Missed Connections: Administrator Seeks Pit Doc

crispydoc Uncategorized 3 Comments

Craigslist runs a Missed Connections column where would-be romantics (and unsubtle sex seekers) anonymously confess sightings of potential mates that got away in often mundane settings, a wonderful place to explore vulnerable admissions by folks who regret not having voiced their feelings in the lost moment.

One of the finest adaptations I've seen of this column is the artist Sophie Blackall's book of the same name, where she illustrated her favorite submissions to the genre in her unmistakable style.

A recent post by Reflections of a Millennial Doctor beautifully captured star-crossed docs and administrators who almost but couldn't quite hear each other. It got me thinking what a pensive administrator might write that doc in the wonderful and peculiar Missed Connections format.

"Saw you across the conference table at today's QI conference - I was running the powerpoint while you walked in late, head hung, and headed straight to the coffee after an on call shift.

"We haven't spoken much, but I know of you. Your patients adore you for listening to their frustration with the medical system and looking at photos of their grandchildren.

"We are understaffed, and our new EMR has turned you and your cohort into docretaries.
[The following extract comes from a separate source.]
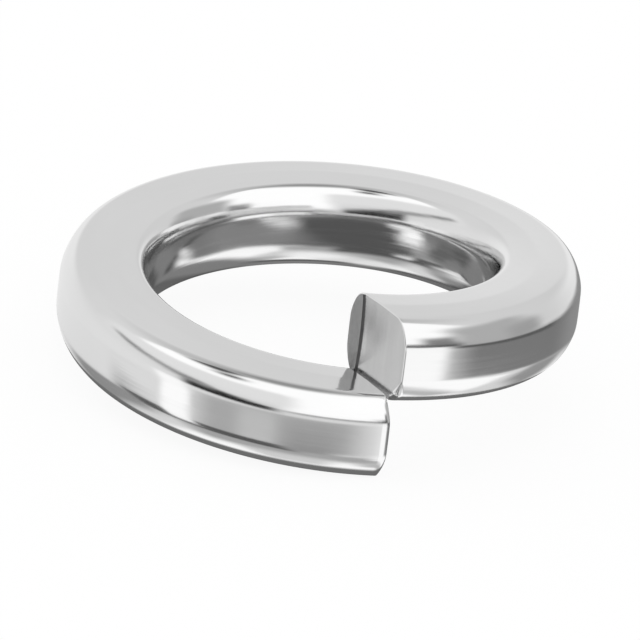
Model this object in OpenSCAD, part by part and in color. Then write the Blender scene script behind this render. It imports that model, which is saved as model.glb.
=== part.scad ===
// Spring lock washer, heavy square-section kind, for an M16 screw.
// One bar of rolled spring steel wound left-handed into a single open turn and sheared off at a skew.
// Millimetres. The bore axis is Z, the origin is on it at mid-height, and the gap faces -Y.

/* [Ring] */
// Diameter of the hole, with room for the screw
bore_d = 16.2; // [12:0.1:30]
// Width of the bar, from the hole to the outside
bar_w = 4.3; // [3:0.1:8]
// Thickness of the bar, along the axis
bar_t = 4.3; // [3.5:0.1:8]
// Rise of the coil over one turn
coil_rise = 3.9; // [0.5:0.1:8]

/* [Rounded edges] */
// How far an outer rounded edge reaches in over the flat
outer_run = 0.95; // [0.5:0.05:1.6]
// How far an outer rounded edge reaches along the outside wall
outer_drop = 1.25; // [0.5:0.05:1.4]
// How far an inner rounded edge reaches out over the flat
inner_run = 0.8; // [0.5:0.05:1.2]
// How far an inner rounded edge reaches along the wall of the hole
inner_drop = 1.3; // [0.5:0.05:1.4]
// Degrees that a rounded edge turns before it meets a wall, where less leaves a plainer crease
edge_turn = 65; // [60:1:75]

/* [Cut] */
// Width of the gap between the two sheared ends
gap_w = 0.4; // [0.1:0.05:3]
// Slant of the cut, in degrees from a line through the middle
cut_skew = 20; // [0:1:30]
// Share of the gap that is filled by the strip that tore along the hole's side of the upper end
torn_share = 0.5; // [0.1:0.1:0.9]

/* [Smoothness] */
// Straight steps in the turn
turn_steps = 96; // [48:8:120]
// Straight steps in each rounded edge
edge_steps = 7; // [4:1:8]

/* [Hidden] */

// Radii of the hole and the outside, and the middle of the bar between them
bore_r = bore_d / 2;
outer_r = bore_r + bar_w;
middle_r = (bore_r + outer_r) / 2;

// The gap's middle crosses the middle of the bar at this angle
gap_angle = -90;

// The rounded edges run this many degrees past the walls, which are then cut true
past_wall = 7;

// The flat's inner edge, where the torn strip begins
torn_r = bore_r + inner_run;

// Height that the cylinders need to take in the whole coil
reach_z = coil_rise + bar_t;

// Distance along the cut's normal from the axis to the middle of the gap
cut_offset = -middle_r * sin(cut_skew);

// Points of one rounded edge from the flat to past the wall.
// The flat ends at flat_r, side is 1 outside and -1 at the hole, and up is 1 on top and -1 below.
function rounded_edge(flat_r, run, drop, side, up) =
    let (half_w = run / sin(edge_turn), half_h = drop / (1 - cos(edge_turn)))
    [for (i = [0 : edge_steps])
        let (a = i / edge_steps * (edge_turn + past_wall))
        [flat_r + side * half_w * sin(a), up * (bar_t / 2 - half_h * (1 - cos(a)))]];

function reversed(list) = let (all = [each list]) [for (i = [len(all) - 1 : -1 : 0]) all[i]];

// Outline of the bar as [radius, height]: down the outside, in along the bottom, up the hole, out along the top
outer_top = rounded_edge(outer_r - outer_run, outer_run, outer_drop, 1, 1);
outer_bottom = rounded_edge(outer_r - outer_run, outer_run, outer_drop, 1, -1);
inner_bottom = rounded_edge(torn_r, inner_run, inner_drop, -1, -1);
inner_top = rounded_edge(torn_r, inner_run, inner_drop, -1, 1);
section = concat(outer_top, reversed(outer_bottom), inner_bottom, reversed(inner_top));
section_n = len(section);

// First and last of the outline's points that lie at the torn strip
torn_first = 2 * (edge_steps + 1);
torn_last = section_n - 1;

// Angle at which a line of radius r, wound about the axis, meets a plane whose normal lies at angle n
// and that passes at distance d from the axis, on the gap's side
function meets_plane(r, n, d) = n - acos(d / r);

// The lower end is one flat cut
function lower_end(r) = meets_plane(r, cut_skew, cut_offset - gap_w / 2);

// The upper end is a flat cut, but along the hole's side the steel broke ahead of the blade,
// and a strip of it stands proud of the cut
torn_proud = torn_share * gap_w;
function upper_end(r, proud) = meets_plane(r, cut_skew, cut_offset + gap_w / 2 - proud) - 360;

// A point of the coil at an angle: going clockwise from the lower end, it climbs
function coil_point(point, angle) =
    let (climb = coil_rise * ((gap_angle - angle) / 360 - 0.5))
    [point[0] * cos(angle), point[0] * sin(angle), point[1] + climb];

// A point of the outline after some of the steps from the lower end's cut to the upper one's
function wound_point(point, step) =
    let (from = lower_end(point[0]), to = upper_end(point[0], 0))
    coil_point(point, from + (to - from) * step / turn_steps);

// Two triangles between neighbours a and b of one outline and their followers c and d on the next
function two_triangles(a, b, c, d) = [[a, c, b], [b, c, d]];

// The bar wound along the coil, with rounded edges and flats but walls still too thick
module wound_bar() {
    bar_points = [for (step = [0 : turn_steps]) for (point = section) wound_point(point, step)];
    torn_points = [
        for (i = [torn_first : torn_last])
            coil_point(section[i], upper_end(section[i][0], torn_proud))
    ];
    bar_sides = [
        for (step = [0 : turn_steps - 1])
            for (i = [0 : section_n - 1])
                let (a = step * section_n + i, b = step * section_n + (i + 1) % section_n)
                each two_triangles(a, b, a + section_n, b + section_n)
    ];
    lower_face = [for (i = [0 : section_n - 1]) i];
    last = turn_steps * section_n;
    cut_face = [for (i = concat([torn_last, torn_first], reversed([0 : torn_first - 1]))) last + i];
    torn_n = len(torn_points);
    torn_foot = last + torn_first;
    torn_rim = last + section_n;
    torn_sides = [
        for (i = [0 : torn_n - 1])
            let (next = (i + 1) % torn_n)
            each two_triangles(torn_foot + i, torn_foot + next, torn_rim + i, torn_rim + next)
    ];
    torn_face = [for (i = reversed([0 : torn_n - 1])) torn_rim + i];
    polyhedron(
        points = concat(bar_points, torn_points),
        faces = concat(bar_sides, torn_sides, [lower_face, cut_face, torn_face]),
        convexity = 6
    );
}

// The tube that the bar lies in, which gives the hole and the outside their true round walls
module true_walls() {
    difference() {
        cylinder(h = 2 * reach_z, r = outer_r, center = true, $fn = 180);
        cylinder(h = 3 * reach_z, r = bore_r, center = true, $fn = 180);
    }
}

module lock_washer() {
    color("#c4c6c9")
    intersection() {
        true_walls();
        wound_bar();
    }
}

lock_washer();
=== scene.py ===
"""Looks of a heavy spring lock washer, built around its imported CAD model.

Lengths are in millimetres until a mesh is made. Angles are in degrees, from +X about the hole's axis.
"""
import bpy
import numpy as np
from mathutils import Matrix, Vector


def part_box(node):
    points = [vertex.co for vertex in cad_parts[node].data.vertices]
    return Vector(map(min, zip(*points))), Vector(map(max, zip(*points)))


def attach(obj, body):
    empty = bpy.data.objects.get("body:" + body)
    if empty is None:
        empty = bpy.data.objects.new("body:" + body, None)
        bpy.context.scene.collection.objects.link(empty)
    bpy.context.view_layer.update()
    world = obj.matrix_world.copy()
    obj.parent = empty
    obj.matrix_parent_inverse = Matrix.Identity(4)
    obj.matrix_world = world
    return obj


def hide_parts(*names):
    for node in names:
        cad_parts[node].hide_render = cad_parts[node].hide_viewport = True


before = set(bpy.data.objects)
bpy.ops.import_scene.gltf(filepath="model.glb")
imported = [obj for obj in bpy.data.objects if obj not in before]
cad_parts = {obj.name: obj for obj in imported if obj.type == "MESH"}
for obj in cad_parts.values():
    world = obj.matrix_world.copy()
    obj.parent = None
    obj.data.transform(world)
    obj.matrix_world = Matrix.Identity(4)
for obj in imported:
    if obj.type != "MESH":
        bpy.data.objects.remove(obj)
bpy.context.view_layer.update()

# The washer: one bar of spring steel, rolled to a square section with rounded edges, wound left-handed
# into a single open turn, sheared off at a skew, hardened, and tumbled in a barrel until it shines.
# It is a single piece, so it stands for the CAD solid, with the same sizes and finer edges.
MM = 0.001
OUTER_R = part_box("lock_washer")[1].x / MM
BORE_R = 8.1
BAR_T = 4.3
COIL_RISE = 3.9

# How far a rounded edge reaches over the flat and along the wall, and how far it turns towards the wall
OUTER_RUN = 0.95
OUTER_DROP = 1.25
INNER_RUN = 0.8
INNER_DROP = 1.3
EDGE_TURN = 65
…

What used to be patient interaction is now a documentation marathon, and it continues well beyond the hours you get paid for.

"You thought cost-shifting was making the patient shoulder a greater burden of the cost of their medical care, but I see it differently. The more we can shift your documentation hours from employee paid time to your personal after-hours unpaid time, the quicker my rise through the ranks.

"I know it sucks, but if I have to choose between putting my kids through college or yours, the incentive speaks for itself.

"The best I can do is make you and the other unfortunates who have no choice work harder. Increased productivity.

"When someone breaks from the strain, we'll single him out as a bad apple and let him go. When one of our docs is admitted for an overdose, we'll have a mindfulness expert return t explain how your resilience can be expanded. Because its your lack of resilience that is the problem, rather than our system.

"Thankfully you all took out student loans and mortgages before you knew what this job truly entailed, so I have you by what my father (who cursed like sailor) might call 'the short hairs.'

"The moment one of you decide to leave we'll need to pay 1.5X your salary to hire a locums replacement, and my job will be on the line.

"The doc who can say no will have me by said short hairs. In my experience, thankfully, that doc does not exist."

Comments 3

  1. I was responsible for contract negations. We had been running a man down for a couple years requiring locums. We were largely responsible for the locums. We had to bill etc and we managed the cost as best we could. My last contract I put in a line that said the hospital would be responsible for Locum cost over run, and then proceeded to use the locum like a partner. The grip of the short hairs changed. On Memorial day in 2010 we got notice our contract was terminated. The hospital owed us about 250K, a number that would have cost us 250K to collect. Now they had us by the short hairs. The hospital made a mistake. I guess they presumed Anesthesiologist just sit around on couches all day waiting for a job. On Tue they were slated to open their operating room with no Anesthesia. The OR is the cash machine of the hospital and ripping out Anesthesia is like ripping out the aorta at the aortic valve. Sure you still have a heart, BFD. I wrote the admin telling them we had 6 available anesthesiologist who even had privileges at their hospital, willing to come on board and rebuild their aorta for 75K/wk plus overtime and we wouldn’t even charge them for cars and hotel and travel. The short hairs once again changed hands. We of course could no longer work there permanently but we made a deal they pay us the 250K and we would stay till they could make arrangements. Mutual short hair release. In the mean time we put together a surgery center 2 miles down the road, which opened 5 months after our departure, 2 of us stayed. The surgery center took away 40% of their surgical business, the paying 40%, the short hairs were once again firmly in my fist, and I didn’t let go till I retired.

    The physician doesn’t always get the shaft. The arrogance of the admin was palpable as was the stupidity. When you ain’t got nothin’ you got nothin’ to loose. Don’t mess with the Zohan.

    1. Post
      Author

      That’s one impressive game of chess. To read the moves and see the contours of battle in the way an admin would, then plan accordingly, is awfully impressive for “just a doc.”

      There’s an up side to being underestimated.